#### The exercise
Restate word for word the lines that begin the listing and end with the line holding "save(both_sides(join([Pos(x, y, liner_head_z)".

#### Data section
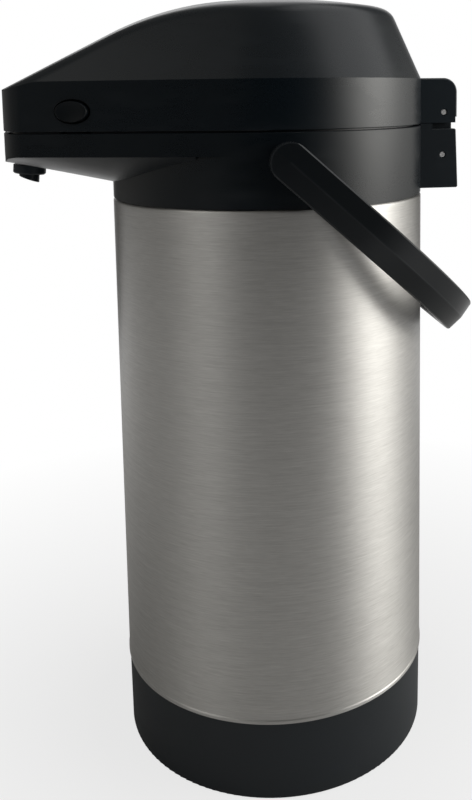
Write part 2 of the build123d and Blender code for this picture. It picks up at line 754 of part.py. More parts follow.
def make_lid_liner():
    plate = plan_block(wall + move_gap, liner_z, liner_z + plastic_t)
    cup = cyl(cup_r, cup_floor_z, liner_z + 1) - cyl(cup_bore_r, cup_floor_z + 2, liner_z + 4)
    body = plate - cyl(cup_bore_r, liner_z - 1, liner_z + 4) + cup
    body = body - cyl(valve_stem_r + move_gap, cup_floor_z - 1, cup_floor_z + 3)
    vent = cyl(1.3, cup_floor_z - 1, cup_floor_z + 3, valve_r - 2.9, 0)
    for k in range(6):
        body = body - Rot(0, 0, 60 * k) * vent
    for x, y in pillar_spots:
        body = body - both_sides(cyl(screw_r + fit_gap, liner_z - 1, liner_z + 4, x, y))
        body = body - both_sides(cyl(screw_head_r + move_gap, liner_z - 1, liner_head_z, x, y))
    slot = latch_slot(latch_long + 6.6, leg_t + latch_travel + 3.8, latch_z - liner_z, 12.0)
    return body - both_sides(slot)


save(make_lid_liner(), "lid_liner")

# Liner screws, driven from below into the pillars.
liner_screw = Rot(180, 0, 0) * pan_screw(screw_head_r, screw_head_t, screw_r - 0.1, liner_screw_l)
save(both_sides(join([Pos(x, y, liner_head_z) * liner_screw for x, y in pillar_spots])), "liner_screws")

# Lid gasket: soft ring under the cup, closes the mouth ring.
seal_top_z = cup_floor_z - seat_gap
seal_foot_z = ring_top_z + move_gap
seal_in_r = mouth_r + 2.5
seal_out_r = seal_in_r + 8.0
seal_outline = [
    (seal_in_r, seal_top_z), (seal_out_r, seal_top_z), (seal_out_r, seal_foot_z + 1.2),
    (seal_out_r - 2.5, seal_foot_z), (seal_in_r + 2.5, seal_foot_z), (seal_in_r, seal_foot_z + 1.2),
]
save(turned(seal_outline), "lid_gasket")

# Air valve: soft flap below the cup floor, held by its stem.
valve_outline = [
    (0, cup_floor_z - 1.4), (valve_r, cup_floor_z - 1.1), (valve_r, cup_floor_z - 0.5), (2.6, seal_top_z),
    (valve_stem_r, seal_top_z), (valve_stem_r, cup_floor_z + 2.2), (valve_stem_r + 1, cup_floor_z + 2.5),
    (valve_stem_r + 0.1, cup_floor_z + 4.0), (0, cup_floor_z + 4.0),
]
save(turned(valve_outline), "air_valve")


# Bellows: folded air pump between the cup floor and its cap.
def make_bellows():
    low = bellows_foot_z + 1.4
    neck = bellows_top_z - 1.6
    pitch = (neck - low) / bellows_folds
    skin = bellows_skin
    outside = [(bellows_r + 3.0, bellows_foot_z), (bellows_r + 3.0, low)]
    inside = [(bellows_root_r - 3.0, bellows_foot_z), (bellows_root_r - 3.0, low)]
    for k in range(bellows_folds):
        root_z = low + pitch * k + 0.3
        crest_z = low + pitch * (k + 0.5)
        outside += [(bellows_root_r, root_z), (bellows_r, crest_z)]
        inside += [(bellows_root_r - skin, root_z), (bellows_r - skin * 1.3, crest_z)]
    rim_r = bellows_root_r + 2.5
    outside += [(bellows_root_r, neck), (rim_r, neck + 0.2), (rim_r, bellows_top_z)]
    inside += [(bellows_root_r - skin, neck + 0.2), (bellows_root_r - skin, bellows_top_z)]
    return turned(outside + inside[::-1])


save(make_bellows(), "bellows")


# Return spring: coil inside the bellows, made of half turns that each climb half a pitch.
def make_spring():
    foot = bellows_foot_z + seat_gap + spring_wire_r
    top = bellows_top_z - 2.7 - spring_wire_r - 0.4
    rise = (top - foot) / (2 * spring_turns)
    path = None
    for k in range(2 * spring_turns):
        side = 1 if k % 2 == 0 else -1
        low = foot + rise * k
        half_turn = ThreePointArc((side * spring_r, 0, low), (0, side * spring_r, low + rise / 2),
                                  (-side * spring_r, 0, low + rise))
        path = half_turn if path is None else path + half_turn
    print("least gap between turns", round(2 * rise - 2 * spring_wire_r, 2))
    start = Plane(origin=path @ 0, z_dir=path % 0)
    return sweep(start * Circle(spring_wire_r), path=path)


save(make_spring(), "return_spring")

# Bellows cap: stiff disc that the button presses on, with a boss that centres the spring.
cap_r = bellows_root_r + 3.0
cap = cyl(cap_r, bellows_top_z + seat_gap, bellows_top_z + plastic_t)
cap = cap + cyl(spring_r - 2.0, bellows_top_z - 3.0, bellows_top_z + 1.0)
save(cap, "bellows_cap")


# Push button: flush round crown piece with a guided skirt and a thrust stem.
lock_pocket_half = (lock_plate + lock_travel) / 2 + 1.4
lock_start_x = 0.4 - lock_pocket_half
lock_slot_half = (lock_travel + lock_stem) / 2 + 0.6
lock_slot_depth = 12.0


def make_push_button():
    skirt_r = button_r - 2.4
    body = cyl(button_r, guide_foot_z - 4, crown_z + 5) & outer_form
    body = body - cyl(skirt_r, guide_foot_z - 5, crown_z - 7.0)
    body = body + ring(skirt_r, button_r + 2.2, guide_foot_z - 4.2, guide_foot_z - 1.8)
    stem = cyl(spring_r, bellows_top_z + plastic_t + seat_gap, crown_z - 5)
    body = body + (stem - cyl(spring_r - 2.4, bellows_top_z + 4.5, crown_z - 6.5))
    half_w = lock_width / 2 + 0.4
    pocket = block(
        -lock_pocket_half, lock_pocket_half, lock_y - half_w, lock_y + half_w, lock_top_z - 2.5, crown_z + 5
    )
    pocket = fillet(pocket.edges().filter_by(Axis.Z), half_w - 0.7)
    slot_foot = crown_z - lock_slot_depth
    slot = block(-lock_slot_half, lock_slot_half, lock_y - 2.2, lock_y + 2.2, slot_foot, crown_z)
    return body - pocket - slot


save(make_push_button(), "push_button")


# Lock slider: thumb slide in the button's pocket, clipped through a slot.
def make_lock_slider():
    x0 = lock_start_x
    half_w = lock_width / 2
    plate_top = lock_top_z - 0.3
    plate = block(x0, x0 + lock_plate, lock_y - half_w, lock_y + half_w, lock_top_z - 2.2, plate_top)
    plate = fillet(plate.edges().filter_by(Axis.Z), half_w - 0.7)
    for k in range(3):
        rib_x = x0 + lock_plate / 2 - 2.2 + 2.0 * k
        plate = plate + block(rib_x, rib_x + 0.8, lock_y - 3, lock_y + 3, plate_top - 0.1, plate_top + 0.6)
    stem_x = move_gap - lock_slot_half
    stem_foot = crown_z - 9.2
    stem = block(stem_x, stem_x + lock_stem, lock_y - 1.9, lock_y + 1.9, stem_foot, lock_top_z - 2.0)
    clip_x = (stem_x - 0.7, stem_x + lock_stem + 0.7)
    clip = block(*clip_x, lock_y - 3.6, lock_y + 3.6, stem_foot - 0.2, stem_foot + 1.8)
    return plate + stem + clip


save(make_lock_slider(), "lock_slider")


# Latch buttons: dished oval buttons whose hooks reach down through liner and deck.
def make_latch():
    outer = extrude(Ellipse(latch_long / 2, latch_high / 2), amount=latch_proud + wall + 0.5)
    outer = Pos(0, 0, -wall - 0.5) * outer
    outer = fillet(outer.edges().sort_by(Axis.Z)[-1], 1.0)
    outer = outer - Pos(0, 0, latch_proud + 29.2) * Sphere(30.0)
    flange = Pos(0, 0, -wall - 1.4) * Box(latch_long + 5.2, latch_high + 2.8, 2.0)
    leg_top = 3.0
    leg = Pos(0, -(hook_foot - leg_top) / 2 - leg_top, -leg_in) * Box(leg_w, hook_foot - leg_top, leg_t)
    hook = Pos(0, 0.8 - hook_foot, -leg_in + 0.4) * Box(leg_w, 1.6, leg_t + 0.6)
    return latch_plane * (outer + flange + leg + hook)


latch = make_latch()
save(latch, "latch_left")
save(mirror(latch, Plane.YZ), "latch_right")


# Carry handle: flat gabled band bent into a bail, drawn in its own plane and then laid back.
arm_inner_x = boss_face_x + move_gap
arm_mid_x = arm_inner_x + handle_t / 2


def make_handle():
    half = handle_band / 2
    t = handle_t / 2
    straight = handle_reach - t - arm_mid_x
    section = [
        (-t, -half + 0.8), (-t + 0.8, -half), (t - 1.6, -half), (t - 0.9, -half + 0.7),
        (t, 0), (t - 0.9, half - 0.7), (t - 1.6, half), (-t + 0.8, half), (-t, half - 0.8),
    ]
    face = make_face(Polyline([(arm_mid_x + n, p) for n, p in section], close=True))
    arm = extrude(Plane.XZ * face, amount=-straight)
    head = extrude(Plane.XZ * face, amount=half)
    far_x = arm_mid_x + 20
    near_x = arm_inner_x - 20
    limit = cross_rod(half, near_x, far_x, 0, 0) + block(near_x, far_x, 0, half, -half, half)
    arm = arm + (head & limit)
    bow = Pos(0, straight, 0) * revolve(Plane.XZ * face, Axis.Z, 180)
    stub = cross_rod(stub_r, stub_end_x, arm_inner_x + 0.5, 0, 0)
    stub = stub - cross_rod(screw_r - 0.15, stub_end_x - 5, stub_end_x + pivot_screw_l - 0.5, 0, 0)
    arm = arm - stop_groove() + stub
    return Pos(0, 0, pivot_z) * Rot(-handle_drop, 0, 0) * (both_sides(arm) + bow)


def stop_groove():
    """Arc groove in the arm's inner face that runs over the collar's stop peg."""
    room = stop_peg_r + 0.4
    track = cross_rod(stop_r + room, arm_inner_x - 1, arm_inner_x + 1.5, 0, 0)
    track = track - cross_rod(stop_r - room, arm_inner_x - 2, arm_inner_x + 3, 0, 0)
    first = handle_drop - 90.0 + 14.0
    turn = handle_swing + 28.0

    def rim(angle):
        return (20 * math.cos(math.radians(angle)), 20 * math.sin(math.radians(angle)))

    wedge = make_face([
        Line((0, 0), rim(first)),
        ThreePointArc(rim(first), rim(first - turn / 2), rim(first - turn)),
        Line(rim(first - turn), (0, 0)),
    ])
    return track & (Pos(arm_inner_x - 5, 0, 0) * extrude(Plane.YZ * wedge, amount=20))


stub_end_x = barrel_bore_r - 3.8
save(make_handle(), "carry_handle")

# Washers and screws that keep the handle's stubs in the collar.
washer = cross_rod(stub_r + 2.4, stub_end_x - 2.3, stub_end_x - seat_gap, 0, pivot_z)
washer = washer - cross_rod(screw_r + fit_gap, stub_end_x - 5, stub_end_x + 5, 0, pivot_z)
save(both_sides(washer), "pivot_washers")
pivot_screw = Rot(0, -90, 0) * pan_screw(screw_head_r, screw_head_t, screw_r - 0.2, pivot_screw_l)
save(both_sides(Pos(stub_end_x - 2.3 - run_gap, 0, pivot_z) * pivot_screw), "pivot_screws")
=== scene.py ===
import bmesh
import bpy
import json
import math
from mathutils import Matrix, Vector

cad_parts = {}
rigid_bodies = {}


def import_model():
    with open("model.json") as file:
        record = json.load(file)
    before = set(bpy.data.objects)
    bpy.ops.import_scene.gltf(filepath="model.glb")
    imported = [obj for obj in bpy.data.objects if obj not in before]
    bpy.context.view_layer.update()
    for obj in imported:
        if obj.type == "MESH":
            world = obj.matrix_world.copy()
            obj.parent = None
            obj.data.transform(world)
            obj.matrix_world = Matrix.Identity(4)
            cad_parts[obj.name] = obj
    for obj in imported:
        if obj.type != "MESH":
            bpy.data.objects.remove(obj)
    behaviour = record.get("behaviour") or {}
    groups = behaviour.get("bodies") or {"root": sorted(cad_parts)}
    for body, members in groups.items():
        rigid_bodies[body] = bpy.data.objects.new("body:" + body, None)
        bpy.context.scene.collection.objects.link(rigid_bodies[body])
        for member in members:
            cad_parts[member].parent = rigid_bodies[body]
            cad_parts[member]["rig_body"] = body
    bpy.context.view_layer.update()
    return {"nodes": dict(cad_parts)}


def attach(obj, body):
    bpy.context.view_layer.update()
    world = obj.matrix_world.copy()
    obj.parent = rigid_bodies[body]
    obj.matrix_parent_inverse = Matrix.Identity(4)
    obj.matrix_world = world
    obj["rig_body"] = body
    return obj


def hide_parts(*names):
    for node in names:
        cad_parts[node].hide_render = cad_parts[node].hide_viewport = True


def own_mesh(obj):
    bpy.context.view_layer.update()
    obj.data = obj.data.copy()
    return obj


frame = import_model()

# Base cap.
# The round foot of the pot, moulded in black plastic from a finely grained mould.
# Its wall leans in a little towards the bottom, and its rim plugs into the steel sleeve.


class Wire:
    """A value on its way through a node tree. Sums and products of wires lay Math nodes."""

    def __init__(self, sketch, socket):
        self.sketch = sketch
        self.socket = socket

    def __neg__(self):
        return self.sketch.maths("SUBTRACT", 0.0, self)

    def __add__(self, other):
        return self.sketch.maths("ADD", self, other)

    def __radd__(self, other):
        return self.sketch.maths("ADD", other, self)

    def __sub__(self, other):
        return self.sketch.maths("SUBTRACT", self, other)

    def __rsub__(self, other):
        return self.sketch.maths("SUBTRACT", other, self)

    def __mul__(self, other):
        return self.sketch.maths("MULTIPLY", self, other)

    def __rmul__(self, other):
        return self.sketch.maths("MULTIPLY", other, self)

    def __truediv__(self, other):
        return self.sketch.maths("DIVIDE", self, other)

    def __rtruediv__(self, other):
        return self.sketch.maths("DIVIDE", other, self)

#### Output
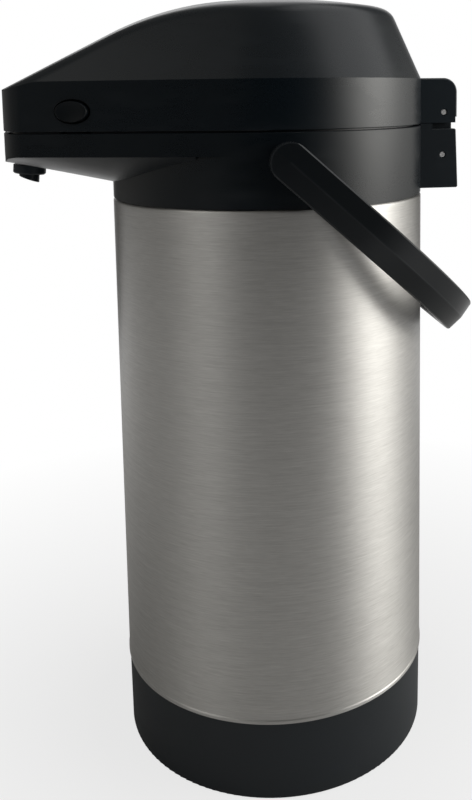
Write part 2 of the build123d and Blender code for this picture. It picks up at line 754 of part.py. More parts follow.
def make_lid_liner():
    plate = plan_block(wall + move_gap, liner_z, liner_z + plastic_t)
    cup = cyl(cup_r, cup_floor_z, liner_z + 1) - cyl(cup_bore_r, cup_floor_z + 2, liner_z + 4)
    body = plate - cyl(cup_bore_r, liner_z - 1, liner_z + 4) + cup
    body = body - cyl(valve_stem_r + move_gap, cup_floor_z - 1, cup_floor_z + 3)
    vent = cyl(1.3, cup_floor_z - 1, cup_floor_z + 3, valve_r - 2.9, 0)
    for k in range(6):
        body = body - Rot(0, 0, 60 * k) * vent
    for x, y in pillar_spots:
        body = body - both_sides(cyl(screw_r + fit_gap, liner_z - 1, liner_z + 4, x, y))
        body = body - both_sides(cyl(screw_head_r + move_gap, liner_z - 1, liner_head_z, x, y))
    slot = latch_slot(latch_long + 6.6, leg_t + latch_travel + 3.8, latch_z - liner_z, 12.0)
    return body - both_sides(slot)


save(make_lid_liner(), "lid_liner")

# Liner screws, driven from below into the pillars.
liner_screw = Rot(180, 0, 0) * pan_screw(screw_head_r, screw_head_t, screw_r - 0.1, liner_screw_l)
save(both_sides(join([Pos(x, y, liner_head_z) * liner_screw for x, y in pillar_spots])), "liner_screws")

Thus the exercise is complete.